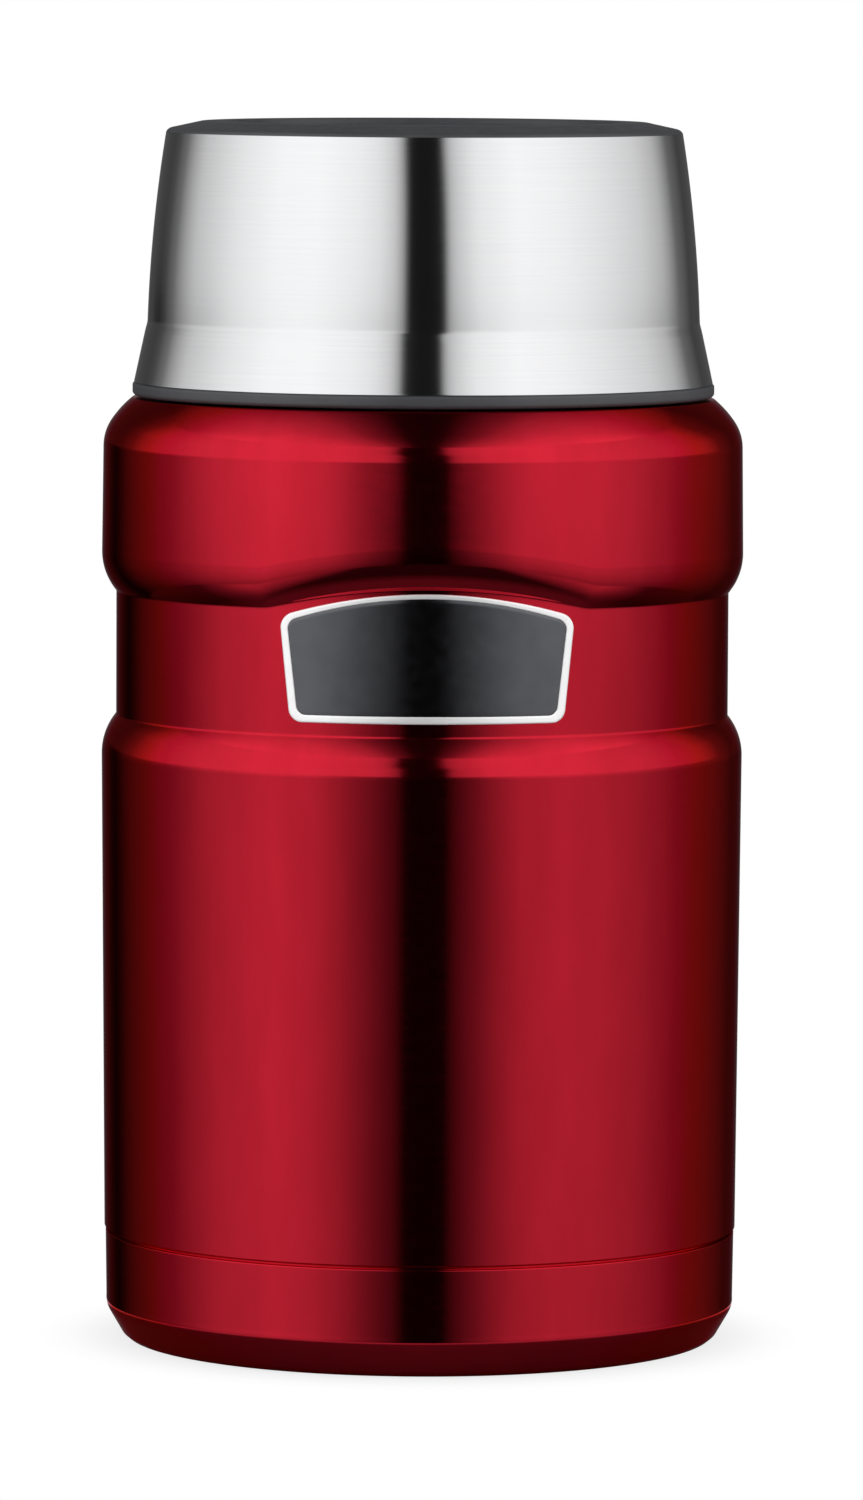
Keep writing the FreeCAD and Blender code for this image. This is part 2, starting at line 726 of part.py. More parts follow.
def build_lid_collar():
    wall = D.shell_wall
    bulge = r_sleeve_foot + D.lip_ring_bulge
    soft = D.lip_ring_round
    upstand = r_straight - wall - D.gasket_clearance
    seal = r_collar_bore + D.collar_seal_width
    body = new_body("lid_collar")
    revolve(body, "lid_collar", [
        (r_collar_bore, z_lid, "line"),
        (bulge - soft, z_lid, "leaves"),
        (bulge, z_lid + soft, "line"),
        (bulge, z_sleeve - soft, "leaves"),
        (bulge - soft, z_sleeve, "line"),
        (r_sleeve_foot - wall, z_sleeve, "line"),
        (r_crease - wall, z_crease, "line"),
        (upstand, z_straight, "line"),
        (upstand, z_liner, "line"),
        (seal, z_liner, "line"),
        (seal, z_collar, "line"),
        (r_collar_bore, z_collar, "line")])
    screw_thread(body, "collar_thread", r_collar_bore, -1,
                 z_rim + D.thread_root + D.thread_lead / (THREAD_STARTS * 2))
    finish(body, "lid_collar")
    ring_body = new_body("liner_seal")
    gap = D.gasket_clearance
    revolve(ring_body, "liner_seal", [
        (r_collar_bore, z_collar + gap, "line"),
        (seal - gap, z_collar + gap, "line"),
        (seal - gap, z_liner - gap, "line"),
        (r_collar_bore, z_liner - gap, "line")])
    finish(ring_body, "liner_seal")


def build_bowl_liner():
    wall = D.vessel_wall
    flange = r_arc - D.shell_wall - D.gasket_clearance
    z_wall = z_liner + D.liner_wall_height
    z_floor = z_wall + D.liner_corner
    r_high = r_liner - D.liner_taper
    body = new_body("bowl_liner")
    revolve(body, "bowl_liner", [
        (r_liner, z_liner, "line"),
        (flange, z_liner, "line"),
        (flange, z_liner + wall, "line"),
        (r_liner + wall, z_liner + wall, "line"),
        (r_high + wall, z_wall, "leaves"),
        (r_high - D.liner_corner, z_floor + wall, "line"),
        (None, z_floor + wall, "line"),
        (None, z_floor, "line"),
        (r_high - D.liner_corner, z_floor, "meets"),
        (r_high, z_wall, "line")])
    finish(body, "bowl_liner")


def build_lid_cap():
    r_crown = r_sleeve_top - D.cap_bevel_depth
    r_top = r_crown - D.cap_crown_width
    r_recess = r_top - D.cap_foot_width
    z_bevel = z_cap + D.cap_bevel_height
    z_under = z_top - D.cap_recess_depth - D.cap_thickness
    skirt = r_sleeve_top - D.shell_wall
    body = new_body("lid_cap")
    revolve(body, "lid_cap", [
        (None, z_under, "line"),
        (skirt - D.cap_skirt_wall, z_under, "line"),
        (skirt - D.cap_skirt_wall, z_cap - D.cap_skirt_height, "line"),
        (skirt, z_cap - D.cap_skirt_height, "line"),
        (skirt, z_cap, "line"),
        (r_sleeve_top, z_cap, "meets"),
        (r_crown, z_bevel, "line"),
        (r_top, z_top, "line"),
        (r_recess, z_top, "line"),
        (r_recess - D.cap_recess_depth, z_top - D.cap_recess_depth, "line"),
        (None, z_top - D.cap_recess_depth, "line")])
    finish(body, "lid_cap")


build_outer_shell()
build_base_cup()
build_bottom_plate()
build_getter()
build_inner_vessel()
build_radiation_foil()
build_badge()
build_stopper()
build_lid_sleeve()
build_lid_collar()
build_bowl_liner()
build_lid_cap()
doc.recompute()

# Every object must be sound before anything is written
for thing in doc.Objects:
    if "Invalid" in thing.State or "Error" in thing.State:
        raise RuntimeError(thing.Name + " failed: " + str(thing.State))
for label, feature in parts.items():
    shape = feature.Shape
    if shape.isNull() or not shape.isValid() or not shape.Solids:
        raise RuntimeError(label + " has no valid solid")

os.makedirs("parts", exist_ok=True)
for label, feature in parts.items():
    feature.Shape.exportStep("parts/" + label + ".step")
    box = feature.Shape.BoundBox
    print(label, round(feature.Shape.Volume, 1), len(feature.Shape.Solids),
          round(box.ZMin, 2), round(box.ZMax, 2), round(box.XMax, 2))
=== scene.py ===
import bmesh
import bpy
import json
import math
from mathutils import Matrix, Quaternion, Vector

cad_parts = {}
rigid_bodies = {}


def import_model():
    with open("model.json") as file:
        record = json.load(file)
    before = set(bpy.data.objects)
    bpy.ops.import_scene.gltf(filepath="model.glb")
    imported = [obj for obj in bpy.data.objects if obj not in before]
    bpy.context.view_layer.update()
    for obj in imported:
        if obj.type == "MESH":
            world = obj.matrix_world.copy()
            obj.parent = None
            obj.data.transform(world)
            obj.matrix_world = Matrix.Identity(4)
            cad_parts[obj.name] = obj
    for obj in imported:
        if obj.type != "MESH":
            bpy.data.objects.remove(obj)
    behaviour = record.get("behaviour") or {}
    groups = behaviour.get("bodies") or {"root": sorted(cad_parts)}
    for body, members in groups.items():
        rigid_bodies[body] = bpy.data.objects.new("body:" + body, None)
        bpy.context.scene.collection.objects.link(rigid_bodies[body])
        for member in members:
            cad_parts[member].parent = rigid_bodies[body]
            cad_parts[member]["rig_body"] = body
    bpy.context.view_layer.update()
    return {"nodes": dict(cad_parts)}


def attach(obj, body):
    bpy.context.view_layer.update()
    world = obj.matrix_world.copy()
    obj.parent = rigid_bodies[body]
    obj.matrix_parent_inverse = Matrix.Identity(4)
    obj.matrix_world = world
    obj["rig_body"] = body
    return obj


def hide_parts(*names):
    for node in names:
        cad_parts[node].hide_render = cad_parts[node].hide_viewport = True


# Insulated food jar: red lacquered barrel, badge, screw-on steel bowl lid and stopper.
# Lengths in the outlines are in millimetres, as in the part's source.

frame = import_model()
MM = 0.001
FULL_TURN = 2 * math.pi

# Radii and levels of the jar
SHEET = 0.6
BARREL = 49.99
BARREL_FOOT = 49.42
BARREL_TOP = 49.8
BAND = 47.75
RIM = 45.3
NECK = 39.4
SEAM_LEVEL = 16.9
SHELL_FOOT = 17.2
GROOVE_LOW = 91.5
BAND_LOW = 97.7
BAND_HIGH = 117.0
GROOVE_HIGH = 123.2
SHOULDER = 139.6
SLOPE = 48.6
SLOPE_LEVEL = 143.5
RIM_LEAN = math.radians(34)
RIM_LEVEL = 147.1
MOUTH_LEVEL = 161.0

# Arch of the groove over the badge
ARCH_RISE = 3.2
ARCH_HALF_ANGLE = math.radians(30.6)
ARCH_SOFTNESS = 0.05

# Screw threads
THREAD_STARTS = 3
THREAD_LEAD = 12.0
THREAD_TURNS = 0.55
THREAD_ROUND = 0.9
NECK_THREAD_LOW = 149.8
COLLAR_THREAD_LOW = 151.8
COLLAR_BORE = 40.7


# Half sections and turned pieces

def arc_after(start, end, towards, count):
    """Points of the arc from start to end that leaves start along towards, ends left out."""
    chord = (end[0] - start[0], end[1] - start[1])
    normal = (-towards[1], towards[0])
    length = math.hypot(*towards)
    reach = (chord[0] ** 2 + chord[1] ** 2) * length / (2 * (chord[0] * normal[0] + chord[1] * normal[1]))
    centre = (start[0] + normal[0] * reach / length, start[1] + normal[1] * reach / length)
    first = math.atan2(start[1] - centre[1], start[0] - centre[0])
    last = math.atan2(end[1] - centre[1], end[0] - centre[0])
    sweep = (last - first + math.pi) % FULL_TURN - math.pi
    points = []
    for i in range(1, count):
        angle = first + sweep * i / count
        points.append((centre[0] + abs(reach) * math.cos(angle), centre[1] + abs(reach) * math.sin(angle)))
    return points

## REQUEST
Reproduce the full listing word for word.

## PROBLEM SOLUTION
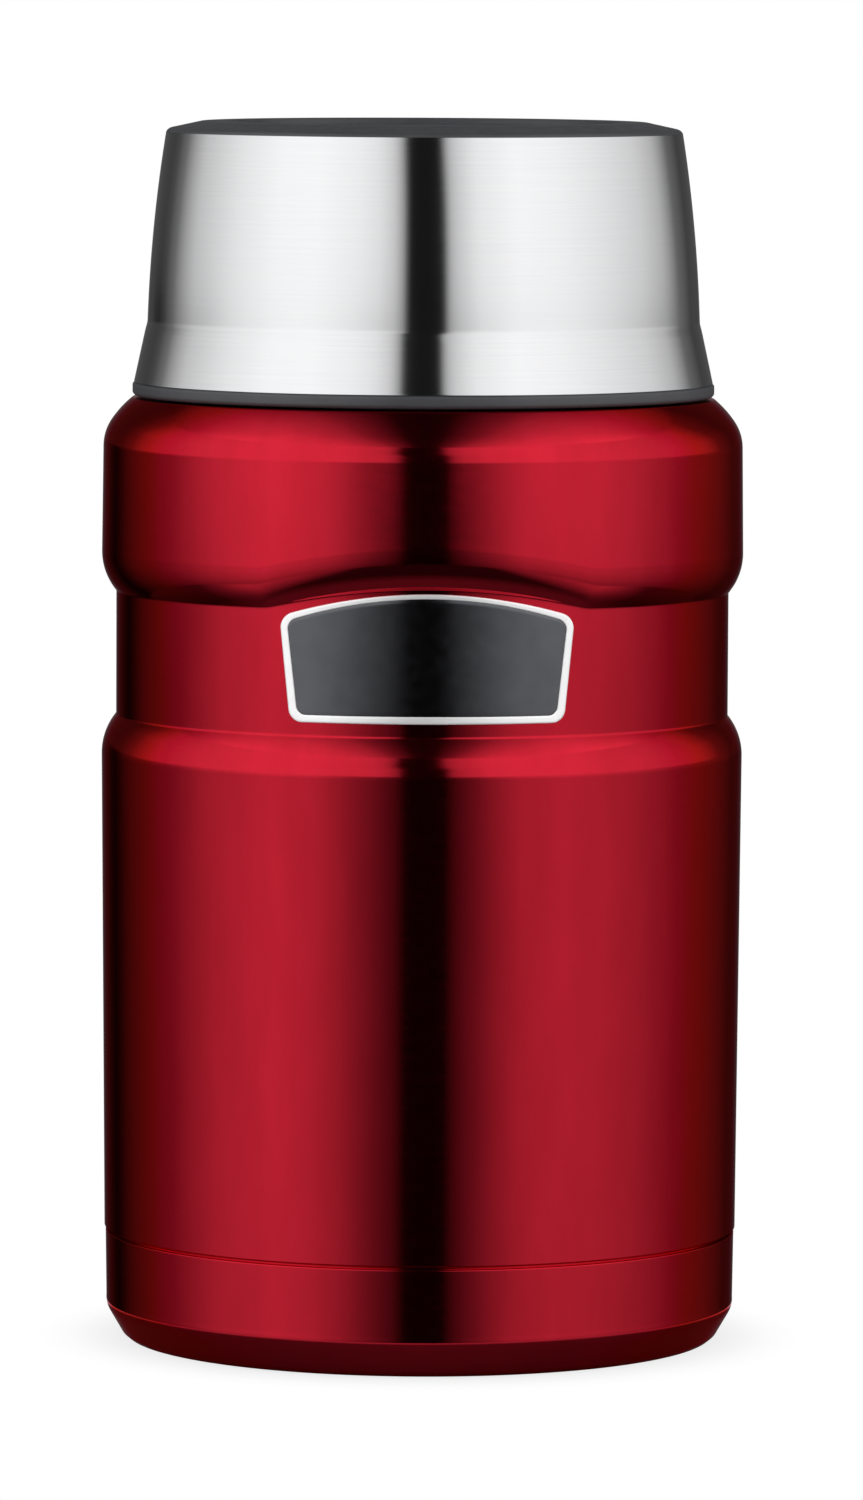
Keep writing the FreeCAD and Blender code for this image. This is part 2, starting at line 726 of part.py. More parts follow.
def build_lid_collar():
    wall = D.shell_wall
    bulge = r_sleeve_foot + D.lip_ring_bulge
    soft = D.lip_ring_round
    upstand = r_straight - wall - D.gasket_clearance
    seal = r_collar_bore + D.collar_seal_width
    body = new_body("lid_collar")
    revolve(body, "lid_collar", [
        (r_collar_bore, z_lid, "line"),
        (bulge - soft, z_lid, "leaves"),
        (bulge, z_lid + soft, "line"),
        (bulge, z_sleeve - soft, "leaves"),
        (bulge - soft, z_sleeve, "line"),
        (r_sleeve_foot - wall, z_sleeve, "line"),
        (r_crease - wall, z_crease, "line"),
        (upstand, z_straight, "line"),
        (upstand, z_liner, "line"),
        (seal, z_liner, "line"),
        (seal, z_collar, "line"),
        (r_collar_bore, z_collar, "line")])
    screw_thread(body, "collar_thread", r_collar_bore, -1,
                 z_rim + D.thread_root + D.thread_lead / (THREAD_STARTS * 2))
    finish(body, "lid_collar")
    ring_body = new_body("liner_seal")
    gap = D.gasket_clearance
    revolve(ring_body, "liner_seal", [
        (r_collar_bore, z_collar + gap, "line"),
        (seal - gap, z_collar + gap, "line"),
        (seal - gap, z_liner - gap, "line"),
        (r_collar_bore, z_liner - gap, "line")])
    finish(ring_body, "liner_seal")


def build_bowl_liner():
    wall = D.vessel_wall
    flange = r_arc - D.shell_wall - D.gasket_clearance
    z_wall = z_liner + D.liner_wall_height
    z_floor = z_wall + D.liner_corner
    r_high = r_liner - D.liner_taper
    body = new_body("bowl_liner")
    revolve(body, "bowl_liner", [
        (r_liner, z_liner, "line"),
        (flange, z_liner, "line"),
        (flange, z_liner + wall, "line"),
        (r_liner + wall, z_liner + wall, "line"),
        (r_high + wall, z_wall, "leaves"),
        (r_high - D.liner_corner, z_floor + wall, "line"),
        (None, z_floor + wall, "line"),
        (None, z_floor, "line"),
        (r_high - D.liner_corner, z_floor, "meets"),
        (r_high, z_wall, "line")])
    finish(body, "bowl_liner")


def build_lid_cap():
    r_crown = r_sleeve_top - D.cap_bevel_depth
    r_top = r_crown - D.cap_crown_width
    r_recess = r_top - D.cap_foot_width
    z_bevel = z_cap + D.cap_bevel_height
    z_under = z_top - D.cap_recess_depth - D.cap_thickness
    skirt = r_sleeve_top - D.shell_wall
    body = new_body("lid_cap")
    revolve(body, "lid_cap", [
        (None, z_under, "line"),
        (skirt - D.cap_skirt_wall, z_under, "line"),
        (skirt - D.cap_skirt_wall, z_cap - D.cap_skirt_height, "line"),
        (skirt, z_cap - D.cap_skirt_height, "line"),
        (skirt, z_cap, "line"),
        (r_sleeve_top, z_cap, "meets"),
        (r_crown, z_bevel, "line"),
        (r_top, z_top, "line"),
        (r_recess, z_top, "line"),
        (r_recess - D.cap_recess_depth, z_top - D.cap_recess_depth, "line"),
        (None, z_top - D.cap_recess_depth, "line")])
    finish(body, "lid_cap")


build_outer_shell()
build_base_cup()
build_bottom_plate()
build_getter()
build_inner_vessel()
build_radiation_foil()
build_badge()
build_stopper()
build_lid_sleeve()
build_lid_collar()
build_bowl_liner()
build_lid_cap()
doc.recompute()

# Every object must be sound before anything is written
for thing in doc.Objects:
    if "Invalid" in thing.State or "Error" in thing.State:
        raise RuntimeError(thing.Name + " failed: " + str(thing.State))
for label, feature in parts.items():
    shape = feature.Shape
    if shape.isNull() or not shape.isValid() or not shape.Solids:
        raise RuntimeError(label + " has no valid solid")

os.makedirs("parts", exist_ok=True)
for label, feature in parts.items():
    feature.Shape.exportStep("parts/" + label + ".step")
    box = feature.Shape.BoundBox
    print(label, round(feature.Shape.Volume, 1), len(feature.Shape.Solids),
          round(box.ZMin, 2), round(box.ZMax, 2), round(box.XMax, 2))
=== scene.py ===
import bmesh
import bpy
import json
import math
from mathutils import Matrix, Quaternion, Vector

cad_parts = {}
rigid_bodies = {}


def import_model():
    with open("model.json") as file:
        record = json.load(file)
    before = set(bpy.data.objects)
    bpy.ops.import_scene.gltf(filepath="model.glb")
    imported = [obj for obj in bpy.data.objects if obj not in before]
    bpy.context.view_layer.update()
    for obj in imported:
        if obj.type == "MESH":
            world = obj.matrix_world.copy()
            obj.parent = None
            obj.data.transform(world)
            obj.matrix_world = Matrix.Identity(4)
            cad_parts[obj.name] = obj
    for obj in imported:
        if obj.type != "MESH":
            bpy.data.objects.remove(obj)
    behaviour = record.get("behaviour") or {}
    groups = behaviour.get("bodies") or {"root": sorted(cad_parts)}
    for body, members in groups.items():
        rigid_bodies[body] = bpy.data.objects.new("body:" + body, None)
        bpy.context.scene.collection.objects.link(rigid_bodies[body])
        for member in members:
            cad_parts[member].parent = rigid_bodies[body]
            cad_parts[member]["rig_body"] = body
    bpy.context.view_layer.update()
    return {"nodes": dict(cad_parts)}


def attach(obj, body):
    bpy.context.view_layer.update()
    world = obj.matrix_world.copy()
    obj.parent = rigid_bodies[body]
    obj.matrix_parent_inverse = Matrix.Identity(4)
    obj.matrix_world = world
    obj["rig_body"] = body
    return obj


def hide_parts(*names):
    for node in names:
        cad_parts[node].hide_render = cad_parts[node].hide_viewport = True


# Insulated food jar: red lacquered barrel, badge, screw-on steel bowl lid and stopper.
# Lengths in the outlines are in millimetres, as in the part's source.

frame = import_model()
MM = 0.001
FULL_TURN = 2 * math.pi

# Radii and levels of the jar
SHEET = 0.6
BARREL = 49.99
BARREL_FOOT = 49.42
BARREL_TOP = 49.8
BAND = 47.75
RIM = 45.3
NECK = 39.4
SEAM_LEVEL = 16.9
SHELL_FOOT = 17.2
GROOVE_LOW = 91.5
BAND_LOW = 97.7
BAND_HIGH = 117.0
GROOVE_HIGH = 123.2
SHOULDER = 139.6
SLOPE = 48.6
SLOPE_LEVEL = 143.5
RIM_LEAN = math.radians(34)
RIM_LEVEL = 147.1
MOUTH_LEVEL = 161.0

# Arch of the groove over the badge
ARCH_RISE = 3.2
ARCH_HALF_ANGLE = math.radians(30.6)
ARCH_SOFTNESS = 0.05

# Screw threads
THREAD_STARTS = 3
THREAD_LEAD = 12.0
THREAD_TURNS = 0.55
THREAD_ROUND = 0.9
NECK_THREAD_LOW = 149.8
COLLAR_THREAD_LOW = 151.8
COLLAR_BORE = 40.7


# Half sections and turned pieces

def arc_after(start, end, towards, count):
    """Points of the arc from start to end that leaves start along towards, ends left out."""
    chord = (end[0] - start[0], end[1] - start[1])
    normal = (-towards[1], towards[0])
    length = math.hypot(*towards)
    reach = (chord[0] ** 2 + chord[1] ** 2) * length / (2 * (chord[0] * normal[0] + chord[1] * normal[1]))
    centre = (start[0] + normal[0] * reach / length, start[1] + normal[1] * reach / length)
    first = math.atan2(start[1] - centre[1], start[0] - centre[0])
    last = math.atan2(end[1] - centre[1], end[0] - centre[0])
    sweep = (last - first + math.pi) % FULL_TURN - math.pi
    points = []
    for i in range(1, count):
        angle = first + sweep * i / count
        points.append((centre[0] + abs(reach) * math.cos(angle), centre[1] + abs(reach) * math.sin(angle)))
    return points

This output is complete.